EL DIÁLOGO QUE SE PRODUJO entre Jesús y la mujer que acudió a él es un ejemplo de fe perseverante. Ella era sirofenicia de origen, es decir, no pertenecía al pueblo elegido. Es por eso que el Señor, al escuchar su petición, le contesta con palabras que nos pueden sonar duras: «Deja que primero se sacien los hijos, porque no está bien tomar el pan de los hijos y echárselo a los perrillos» (Mc 7,27). El Señor señala que su prioridad en ese momento es recuperar las ovejas perdidas de la casa de Israel. Pero no era la primera vez que el Señor parecía poner obstáculos a lo que se le pedía: basta pensar en Caná, cuando le dijo a su Madre que no había llegado todavía su hora (cfr. Jn 2,4).
Sin embargo, tal como ocurrió en esas bodas, Jesús se dejó conquistar una vez más por el corazón de una madre, que supo plasmar su amor en una manera delicada de insistir: «Es verdad, Señor, pero también los perrillos comen debajo de la mesa las migajas de los hijos» (Mc 7,28). Ante esa respuesta, surgen inmediatamente las palabras de boca de Cristo: «¡Mujer, qué grande es tu fe! Que sea como tú quieres» (Mt 15,28). Una vez más, la narración evangélica nos presenta la fe como esa llave que abre las puertas de nuestro corazón a Dios, para que pueda realizar su obra.
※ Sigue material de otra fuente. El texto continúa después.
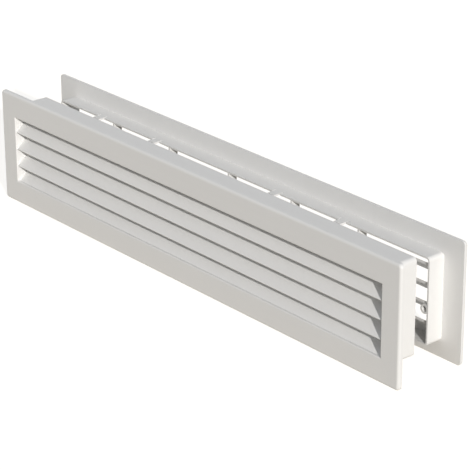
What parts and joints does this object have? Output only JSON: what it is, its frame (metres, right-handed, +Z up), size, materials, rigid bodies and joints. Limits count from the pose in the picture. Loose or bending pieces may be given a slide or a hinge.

La fe grande de esta mujer es un reflejo de la fe de santa María. «Podemos hacernos una pregunta: ¿nos dejamos iluminar por la fe de María, que es nuestra Madre? ¿O bien la pensamos lejana, demasiado distinta de nosotros? En los momentos de dificultad, de prueba, de oscuridad, ¿la miramos a ella como modelo de confianza en Dios, que quiere siempre y solo nuestro bien?»5.